Il
romanzo ha la forma di diario, narrato generalmente in terza persona; inizia
dalla prima data del 20 gennaio 1861 e termina con la cento decima, successiva
al 30 agosto 1868, giorno di morte di Michelina. È composto da quattro parti,
che comprendono le quattro stagioni dell’anno: primavera, estate, autunno,
inverno, che non rispettano però il ciclo stagionale, ma le stagioni della vita
della brigantessa Michelina Di Cesare.
Monica Mazzitelli, leggiamo nella quarta di
copertina, ricostruisce la storia epica e vera di una donna memorabile, in un
romanzo incalzante, modernissimo, a tratti sanguinoso e lurido, femminista e
anarchico, potente e scritto “con le lacrime in tasca”.
Tutti i fatti narrati sono documentati in
Archivi di Stato: Campobasso, Caserta, Frosinone, Isernia, L’Aquila, Napoli,
Roma. Nel romanzo sono riportati in corsivo trascrizioni originali di
telegrammi, verbali, circolari, comunicazioni segrete.

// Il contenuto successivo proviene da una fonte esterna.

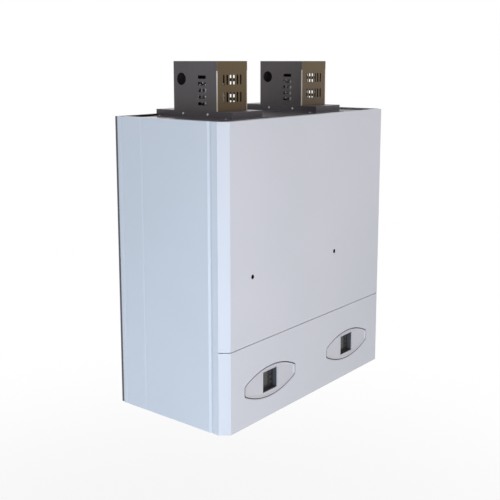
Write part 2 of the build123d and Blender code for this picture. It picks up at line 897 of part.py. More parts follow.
def flue_hood():
    """Tapered sheet hood over the exchanger, with a flat top that carries the scroll."""
    def taper(inset):
        mouth = Rectangle(chamber_width - 2 * inset, chamber_depth - 2 * inset)
        neck = Rectangle(hood_mouth - 2 * inset, hood_mouth - 2 * inset)
        return loft([
            (Plane((0, chamber_y, exchanger_high)) * mouth).faces()[0],
            (Plane((fan_offset, fan_y, hood_top)) * neck).faces()[0],
        ])

    hood = taper(0) - taper(frame_sheet)
    hood += block(
        (fan_offset - hood_mouth / 2, fan_offset + hood_mouth / 2),
        (fan_y - hood_mouth / 2, fan_y + hood_mouth / 2),
        (hood_top - frame_sheet, hood_top),
    )
    return hood - rod(
        (fan_offset, fan_y, hood_top - frame_sheet - tool_overrun),
        (fan_offset, fan_y, hood_top + tool_overrun),
        inlet_radius,
    )


# Heating group

def heat_exchanger():
    """Finned block: thin fins on oval tubes between two end tanks, with two ports at the back."""
    half = chamber_width / 2
    low = exchanger_low
    high = exchanger_high
    body = block((-half, -half + exchanger_tank), (chamber_front, chamber_back), (low, high))
    body += block((half - exchanger_tank, half), (chamber_front, chamber_back), (low, high))
    for y in (chamber_front, chamber_back - frame_sheet):
        body += block((-half, half), (y, y + frame_sheet), (low, low + exchanger_skirt))
    spacing = chamber_depth / exchanger_tube_count
    tube = SlotOverall(exchanger_tube_height, exchanger_tube_width, rotation=90)
    for row in range(exchanger_tube_count):
        y = chamber_front + (row + 0.5) * spacing
        section = Plane(origin=(-half, y, port_height), x_dir=(0, 1, 0), z_dir=(1, 0, 0)) * tube
        body += extrude(section, chamber_width)
    fin_pitch = (chamber_width - 2 * exchanger_tank) / (fin_count + 1)
    for fin in range(fin_count):
        x = -half + exchanger_tank + (fin + 1) * fin_pitch
        body += block(
            (x - fin_thickness / 2, x + fin_thickness / 2),
            (chamber_front + fin_inset, chamber_back - fin_inset),
            (low + fin_end_inset, high - fin_end_inset),
        )
    flow_port_end = water_y - riser_radius - seat_gap
    for x, end in ((riser_offset, flow_port_end), (-riser_offset, chamber_back + port_reach)):
        body += rod((x, chamber_back - tool_overrun, port_height), (x, end, port_height), riser_radius)
    return body


def return_riser():
    """Pipe from the pump up to the exchanger's left port."""
    route = [
        (-riser_offset, chamber_back + port_reach + seat_gap, port_height),
        (-riser_offset, water_y, port_height),
        (-riser_offset, water_y, pump_high + seat_gap),
    ]
    return pipe(route, riser_radius, riser_bend)


def combustion_chamber():
    """Sheet box open above and below, with a lined wall and a hole for the sight glass."""
    half = chamber_width / 2
    inner = half - chamber_wall
    box = block((-half, half), (chamber_front, chamber_back), (chamber_low, chamber_high))
    box -= block(
        (-inner, inner),
        (chamber_front + chamber_wall, chamber_back - chamber_wall),
        (chamber_low - tool_overrun, chamber_high + tool_overrun),
    )
    cover = block(
        (-half + cover_inset, half - cover_inset),
        (chamber_front - cover_thickness, chamber_front),
        (chamber_low + cover_end_inset, chamber_high - cover_end_inset),
    )
    box += fillet(cover.edges().filter_by(Axis.Y), cover_corner)
    return box - rod(
        (sight_hole_offset, chamber_front - cover_thickness - tool_overrun, sight_hole_height),
        (sight_hole_offset, chamber_front + chamber_wall + tool_overrun, sight_hole_height),
        sight_glass_radius - sight_glass_rim,
    )


def sight_glass():
    """Round glass in a turned bezel on the chamber's cover."""
    base = chamber_front - cover_thickness
    face = base - sight_glass_depth
    z = sight_hole_height
    disc = rod((sight_hole_offset, base, z), (sight_hole_offset, face, z), sight_glass_radius)
    disc = fillet(disc.faces().sort_by(Axis.Y)[0].edges(), sight_glass_edge)
    return disc - rod(
        (sight_hole_offset, face + sight_glass_recess, z),
        (sight_hole_offset, face - tool_overrun, z),
        sight_glass_radius - sight_glass_rim,
    )


def burner():
    """Row of chamfered burner bars in a frame, with the gas manifold along the front."""
    half = chamber_width / 2
    depth = (chamber_front, chamber_back)
    frame = block((-half, half), depth, (burner_high - burner_frame_height, burner_high))
    frame -= block(
        (-half + burner_frame_sheet, half - burner_frame_sheet),
        (chamber_front + burner_frame_sheet, chamber_back - burner_frame_sheet),
        (burner_low, burner_high + tool_overrun),
    )
    pitch = (chamber_width - 2 * burner_side_room) / burner_bar_count
    bar_top = burner_high - burner_bar_drop
    for bar in range(burner_bar_count):
        x = -half + burner_side_room + (bar + 0.5) * pitch
        across = (x - burner_bar_width / 2, x + burner_bar_width / 2)
        rib = block(across, depth, (bar_top - burner_bar_height, bar_top))
        frame += chamfer(rib.edges().filter_by(Axis.Y).group_by(Axis.Z)[-1], burner_bar_edge)
    reach = half - manifold_end_room
    frame += rod((-reach, manifold_y, manifold_z), (reach, manifold_y, manifold_z), manifold_radius)
    frame += block(
        (-reach, reach),
        (manifold_y, chamber_front),
        (manifold_z - manifold_web / 2, manifold_z + manifold_web / 2),
    )
    return frame


def gas_valve():
    """Square valve body with two coils on its front and a pipe up to the manifold."""
    x = gas_riser_offset
    high = valve_low + valve_height
    body = block(
        (x - valve_width / 2, x + valve_width / 2),
        (gas_y - valve_depth / 2, gas_y + valve_depth / 2),
        (valve_low, high),
    )
    body = fillet(body.edges().filter_by(Axis.Z), valve_corner)
    for height in coil_heights:
        z = valve_low + height
        body += rod((x, gas_y, z), (x, gas_y - valve_depth / 2 - coil_reach, z), coil_radius)
    turn_z = burner_low - gas_feed_drop
    route = [
        (x, gas_y, high - tool_overrun),
        (x, gas_y, turn_z),
        (x, manifold_y, turn_z),
        (x, manifold_y, manifold_z - manifold_radius - seat_gap),
    ]
    return body + pipe(route, gas_feed_radius, gas_feed_bend)


def gas_cock():
    """Ball cock body between the gas header and the valve, with a spindle boss at the front."""
    x = gas_riser_offset
    body = rod((x, gas_y, gas_branch_top), (x, gas_y, valve_low), cock_body_radius)
    nut = hexagon(x, gas_y, cock_height - cock_nut_height / 2, cock_radius, cock_nut_height)
    boss = rod((x, gas_y, cock_height), (x, cock_front, cock_height), cock_boss_radius)
    return body + nut + boss


def gas_cock_lever():
    """Flat lever on the cock's boss, upright along the pipe when open."""
    x = gas_riser_offset
    face_y = cock_front - seat_gap
    blade = SlotOverall(lever_length, lever_width, rotation=90)
    grip = extrude(stand(blade, x, face_y, cock_height + lever_rise), lever_thickness)
    hub = rod((x, face_y, cock_height), (x, face_y - lever_hub_depth, cock_height), lever_hub_radius)
    return grip + fillet(hub.faces().sort_by(Axis.Y)[0].edges(), lever_hub_edge)


def pump():
    """Wet-rotor pump: round volute in the riser's line, motor can towards the front."""
    x = -riser_offset
    middle = (pump_low + pump_high) / 2
    can_back = water_y - pump_volute_front
    body = rod((x, water_y, pump_low), (x, water_y, pump_high), pump_pipe_radius)
    body += rod((x, water_y + pump_volute_back, middle), (x, can_back, middle), pump_volute_radius)
    for z in (pump_low, pump_high - pump_nut_height):
        body += hexagon(x, water_y, z, pump_nut_radius, pump_nut_height)
    can = rod((x, can_back, middle), (x, can_back - pump_can_length, middle), pump_can_radius)
    return body + fillet(can.faces().sort_by(Axis.Y)[0].edges(), pump_can_edge)


# Pipework shared by both modules

def header(y, z, first, last):
    """Water pipe along the back of the casing that runs just past its first and last branch."""
    return rod((first - header_radius, y, z), (last + header_radius, y, z), header_radius)


def water_stub(x, y, z):
    """Drop from a header through the bottom tray to a connection of larger radius below it."""
    drop = rod((x, y, z), (x, y, 0), riser_radius + riser_cap)
    return drop + rod((x, y, 0), (x, y, -stub_reach), water_stub_radius)


def flow_header():
    """Flow pipe along the back with a riser to each exchanger and the flow connection below."""
    ends = (riser_offset - module_pitch / 2, riser_offset + module_pitch / 2)
    body = header(water_y, flow_header_height, *ends)
    top = port_height + riser_radius + riser_cap
    for x in ends:
        body += rod((x, water_y, flow_header_height), (x, water_y, top), riser_radius)
    return body + water_stub(water_stub_offset, water_y, flow_header_height)


def return_header():
    """Return pipe with a branch to each pump and the return connection below."""
    z = return_header_height
    ends = (-riser_offset - module_pitch / 2, -riser_offset + module_pitch / 2)
    body = header(return_y, z, *ends)
    for x in ends:
        body += pipe([(x, return_y, z), (x, water_y, z), (x, water_y, pump_low)], riser_radius, riser_bend)
    return body + water_stub(-water_stub_offset, return_y, z)


def gas_header():
    """Gas pipe with a branch to each cock and the gas connection below."""
    ends = (gas_riser_offset - module_pitch / 2, gas_riser_offset + module_pitch / 2)
    body = rod(
        (ends[0] - gas_header_radius, gas_y, gas_height),
        (ends[1] + gas_header_radius, gas_y, gas_height),
        gas_header_radius,
    )
    for x in ends:
        body += rod((x, gas_y, gas_height), (x, gas_y, gas_branch_top), gas_branch_radius)
    body += rod((0, gas_y, gas_height), (0, gas_y, 0), gas_branch_radius)
    return body + rod((0, gas_y, 0), (0, gas_y, -stub_reach), gas_stub_radius)


def cable_gland():
    """Cable gland in the bottom tray."""
    top = panel_sheet + frame_sheet
    gland = hexagon(gland_x, gas_y, top, gland_nut_radius, gland_nut_height)
    gland += rod(
        (gland_x, gas_y, -gland_reach), (gland_x, gas_y, top + tool_overrun), gland_radius - seat_gap
    )
    gland += hexagon(gland_x, gas_y, -gland_reach, gland_nut_radius, gland_cap_height)
    return gland - rod(
        (gland_x, gas_y, -gland_reach - tool_overrun),
        (gland_x, gas_y, top + gland_nut_height + tool_overrun),
        gland_bore,
    )


write(back_frame(), "back_frame")
left_side = side_panel()
write(left_side, "left_side_panel")
write(mirror(left_side, about=Plane.YZ), "right_side_panel")
write(upper_front_panel(), "upper_front_panel")
write(lower_front_panel(), "lower_front_panel")
write(top_deck(), "top_deck")
write(bottom_tray(), "bottom_tray")
write(centre_divider(), "centre_divider")
write(front_rail(), "front_rail")
write(fan_screws(), "fan_screws")
write(cable_gland(), "cable_gland")
write(gas_header(), "gas_header")
write(flow_header(), "flow_header")
write(return_header(), "return_header")

module_pieces = {
    "fascia": fascia(),
    "control_unit": control_unit(),
    "display": display(),
    "key_top": key(1),
    "key_middle": key(0),
    "key_bottom": key(-1),
    "collar": collar(),
    "fan_guard": fan_guard(),
    "guard_front": guard_front(),
    "fan_motor": fan_motor(),
    "fan_impeller": fan_impeller(),
    "fan_scroll": fan_scroll(),
    "flue_outlet": flue_outlet(),
    "flue_hood": flue_hood(),
    "heat_exchanger": heat_exchanger(),
    "return_riser": return_riser(),
    "combustion_chamber": combustion_chamber(),
    "sight_glass": sight_glass(),
    "burner": burner(),
    "gas_valve": gas_valve(),
    "gas_cock": gas_cock(),
    "gas_cock_lever": gas_cock_lever(),
    "pump": pump(),
}
for name, piece in module_pieces.items():
    write(place(piece, -1), f"left_{name}")
    write(place(piece, 1), f"right_{name}")
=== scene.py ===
"""Looks of a wall-hung gas boiler with two heating modules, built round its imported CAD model."""
import json
import logging
import math
from dataclasses import dataclass
from enum import Enum

import bmesh
import bpy
from mathutils import Matrix, Vector


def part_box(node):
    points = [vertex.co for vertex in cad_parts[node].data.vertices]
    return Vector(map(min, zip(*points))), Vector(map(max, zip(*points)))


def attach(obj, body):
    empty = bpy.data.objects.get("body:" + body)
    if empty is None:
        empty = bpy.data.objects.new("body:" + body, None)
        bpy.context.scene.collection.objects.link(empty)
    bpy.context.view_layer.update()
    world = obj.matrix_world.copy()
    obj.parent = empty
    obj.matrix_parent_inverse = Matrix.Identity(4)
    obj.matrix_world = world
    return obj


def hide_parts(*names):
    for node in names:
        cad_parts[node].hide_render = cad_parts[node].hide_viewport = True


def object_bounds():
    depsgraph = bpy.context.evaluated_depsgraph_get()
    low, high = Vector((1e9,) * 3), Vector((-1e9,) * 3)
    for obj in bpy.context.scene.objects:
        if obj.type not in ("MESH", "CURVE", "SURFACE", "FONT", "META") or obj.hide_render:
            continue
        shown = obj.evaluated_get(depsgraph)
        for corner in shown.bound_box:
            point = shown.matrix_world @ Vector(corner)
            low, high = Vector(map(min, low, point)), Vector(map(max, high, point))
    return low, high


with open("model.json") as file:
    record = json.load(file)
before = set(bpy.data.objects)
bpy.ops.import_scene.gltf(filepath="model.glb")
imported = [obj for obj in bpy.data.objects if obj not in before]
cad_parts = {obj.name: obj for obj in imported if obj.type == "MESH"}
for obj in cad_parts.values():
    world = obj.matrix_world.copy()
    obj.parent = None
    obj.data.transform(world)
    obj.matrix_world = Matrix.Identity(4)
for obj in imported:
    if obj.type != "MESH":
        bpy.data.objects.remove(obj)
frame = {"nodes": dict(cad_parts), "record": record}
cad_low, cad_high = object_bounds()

log = logging.getLogger("boiler")
Colour = tuple[float, float, float]
Point = tuple[float, float, float]
MM = 0.001


class Side(Enum):
    """The two heating modules, named as their CAD nodes are."""

    LEFT = "left"
    RIGHT = "right"


class Grain(Enum):
    """Which way a rolled sheet was brushed or drawn, as the scale of its noise along X, Y and Z."""

    ALONG_X = (6.0, 420.0, 420.0)
    ALONG_Y = (420.0, 6.0, 420.0)
    ALONG_Z = (420.0, 420.0, 6.0)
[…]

L’autrice fa parlare i protagonisti del romanzo,
briganti e piemontesi, con la voce dialettale dei loro luoghi natali
Non si parla però della sola brigantessa
Michelina, ma del brigantaggio in Terra di Lavoro (oggi provincia di Caserta) e
zone vicine. Le vicende di Francesco Guerra, Domenico Fuoco, Antonio Pace e
altri briganti e brigantesse vengono inserite nel racconto.
Nel romanzo entrano, con i loro nomi e con
le loro facce, amici dell’autrice; come Vincenzo Di Brango e Valentino Romano,
diventato marchese il primo e parroco di Colleberardi il secondo; peccato che
quest’ultimo nel romanzo finisce col collaborare con i piemontesi.
Michelina era nata a Caspoli (frazione di
Mignano Monte Lungo in Provincia di Caserta) il 28 ottobre 1841. Il parroco Don
Gino le aveva insegnato a leggere, e lei leggeva spesso il suo unico libro: il
romanzo “Ivanhoe”, che brucerà poi insieme alla casa nel fuoco appiccato dai
piemontesi; quel libro sarà sostituito da “I Reali di Francia”.
Nel 1861, quando non aveva ancora
vent’anni, sposa Rocco Tanca, che muore però l’anno successivo. Diviene prima
l’amante del capobrigante Francesco Guerra e poi sua moglie. Le dà un figlio e
una figlia e quando verrà uccisa dai piemontesi era incinta da cinque mesi.
Sono presenti nel romanzo scene di amori
omosessuali.
Il brigante Domenico Compagnone tradisce i
suoi amici e racconta ai piemontesi quello che sa su di loro. “Chissà se gli
faranno la foto, prima di fucilarlo. Se c’è il fotografo sì… Magari gliela
fanno da morto. Preferirebbe da vivo, col fucile ancora in mano. Scarico, ma
nella foto non si vedrebbe”.
Mimì, il fratello di Michelina, prima di
scappare e partire per l’America, una cosa doveva farla per lei. Strangola e
finisce con un pugnale Don Gennaro, che tradiva i briganti e faceva la spia
presso i piemontesi.
E alla fine Michelina aveva perso ogni
speranza. Ormai non erano che banditi di strada. Il popolo non c’era più con
loro.
La banda brigantesca alla quale Michelina
apparteneva fu tradita da suo cugino Giovanni. E una notte in cui pioveva a
dirotto e vi era un violentissimo temporale furono uccisi Francesco Guerra,
Michelina Di Cesare, Giacomo Ciccone.
L’ultima nota del romanzo, la 110, è virtualmente
scritta da Michelina Di Cesare in prima persona. “Non cercatemi nelle foto
scattate con il vestito paesano, con il fucile in mano e il revolver, io non
sono quella. Io sono quella della foto morta ammazzata… Nuda per tutti, uomini
e donne, bambini. Sono quella che non voleva una vita sottomessa. Sono quella
che non ha potuto crescere i suoi figli. Non abbiate pietà di me, la mia vita
l’ho scelta e l’ho vissuta, e sapevo pure come sarebbe finita. Andava bene
anche di morire, ma di morire libera”.
E noi non perdiamo la speranza.
Il libro merita di essere letto almeno due
volte, per capirlo bene ed entrare a fondo in quello che narra.
Rocco Biondi
Monica Mazzitelli, Di morire libera, {Santiago}, 2016, pp.